The case focused on a policy shift announced during the first week of Mr Trump’s second term that authorised the Department of Homeland Security to launch quick deportations, typically without court proceedings, of immigrants lacking permanent legal status who cannot prove they have lived in the country for more than two years.
Such quick deportations have been carried out for decades, but only in limited cases of people arrested near the southern border, typically within 100 miles and a 14-day period.
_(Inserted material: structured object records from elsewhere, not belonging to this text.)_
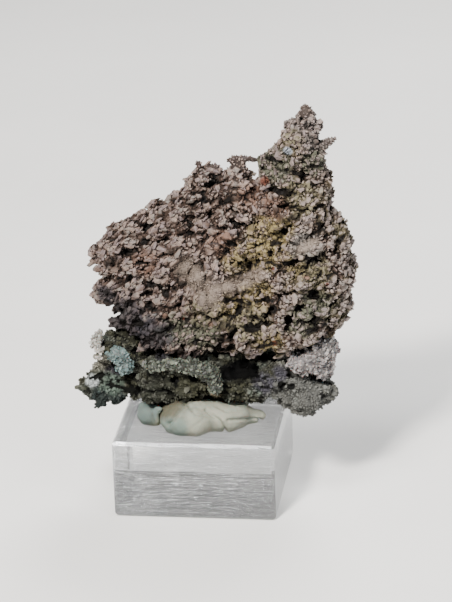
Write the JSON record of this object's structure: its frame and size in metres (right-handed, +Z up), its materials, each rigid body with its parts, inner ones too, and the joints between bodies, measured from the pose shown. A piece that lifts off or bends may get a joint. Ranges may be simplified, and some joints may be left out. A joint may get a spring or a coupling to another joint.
{
  "type": "native silver mineral specimen",
  "caption": "Tarnished, lumpy growth of native silver on dark host rock with pale minerals, held by putty on a clear acrylic block for display.",
  "frame": {"origin": "centre of the display block's underside, where it stands on a shelf", "axes": "+Z up, +X along the specimen's width to its peak's side, -Y towards its display front"},
  "size_m": [0.0535, 0.03, 0.0761],
  "materials": {
    "clear_acrylic": "polished, clear, finely scratched",
    "pale_putty": "matte, waxy, pressed and creased",
    "blue_green_putty": "matte, waxy",
    "dark_host_rock": "rough, granular, dark grey-green",
    "pink_white_calcite": "rough, pale, faintly pink",
    "cream_calcite": "rough, cream",
    "blue_green_mineral": "matte crust, blue-green",
    "pale_green_mineral": "matte, pale grey-green",
    "tarnished_silver": "tarnished pinkish brown to grey and gold, satin, granular"
  },
  "bodies": {
    "root": {"display_block": "clear_acrylic", "front_putty_wad": "pale_putty", "left_putty_wad": "blue_green_putty", "host_rock": "dark_host_rock", "pink_calcite": "pink_white_calcite", "cream_calcite_knobs": "cream_calcite", "blue_green_crust": "blue_green_mineral", "pale_green_seam": "pale_green_mineral", "native_silver": "tarnished_silver"}
  },
  "joints": []
}
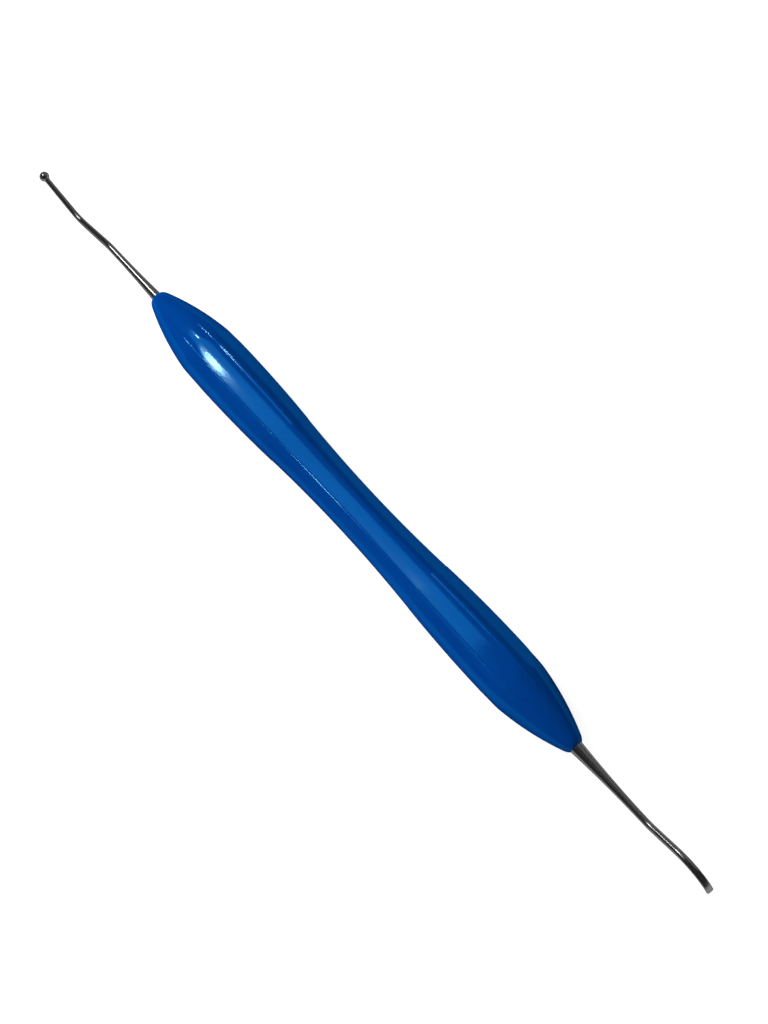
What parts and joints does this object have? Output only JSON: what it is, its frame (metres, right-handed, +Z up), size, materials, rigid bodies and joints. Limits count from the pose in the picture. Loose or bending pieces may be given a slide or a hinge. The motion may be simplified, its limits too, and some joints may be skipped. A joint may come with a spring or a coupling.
{
  "type": "retraction cord packer",
  "caption": "Double-ended gingival retraction cord packer: dumb-bell shaped octagonal plastic handle, a bent steel end with a round disc and one with a curved flat paddle.",
  "frame": {"origin": "under the middle of the whole instrument, on the surface that it lies on", "axes": "+X along the handle towards the paddle end, +Z up from the surface, +Y across"},
  "size_m": [0.1758, 0.0106, 0.0105],
  "materials": {
    "handle": "glossy moulded blue",
    "steel": "polished stainless steel"
  },
  "bodies": {
    "root": {"handle": "handle", "disc_end": "steel", "paddle_end": "steel"}
  },
  "joints": []
}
The Trump administration sought to expand the practice nationwide, to hasten the removal of people arrested deep inside the country.
In a 48-page opinion, Judge Jia M. Cobb of the US District Court for the District of Columbia wrote that the Trump administration had acted recklessly in a frenzied effort to quickly remove as many people as possible, likely violating due process rights and risking wrongful detentions.
She wrote that the administration had taken over a process that was once as simple as turning back migrants with negligible ties to the US “after a single conversation with an immigration officer” near the southern border, making it a default practice in places as far away as New York.
“When it comes to people living in the interior of the country, prioritising speed over all else will inevitably lead the government to erroneously remove people via this truncated process,” she wrote.
She took particular note of the evolution of the administration’s immigration policy in recent months. She said that in a race to meet quotas – as high as 3,000 immigration arrests a day – the administration had resorted to staking out courthouses, targeting people pursuing asylum claims and other pathways to remain in the country legally.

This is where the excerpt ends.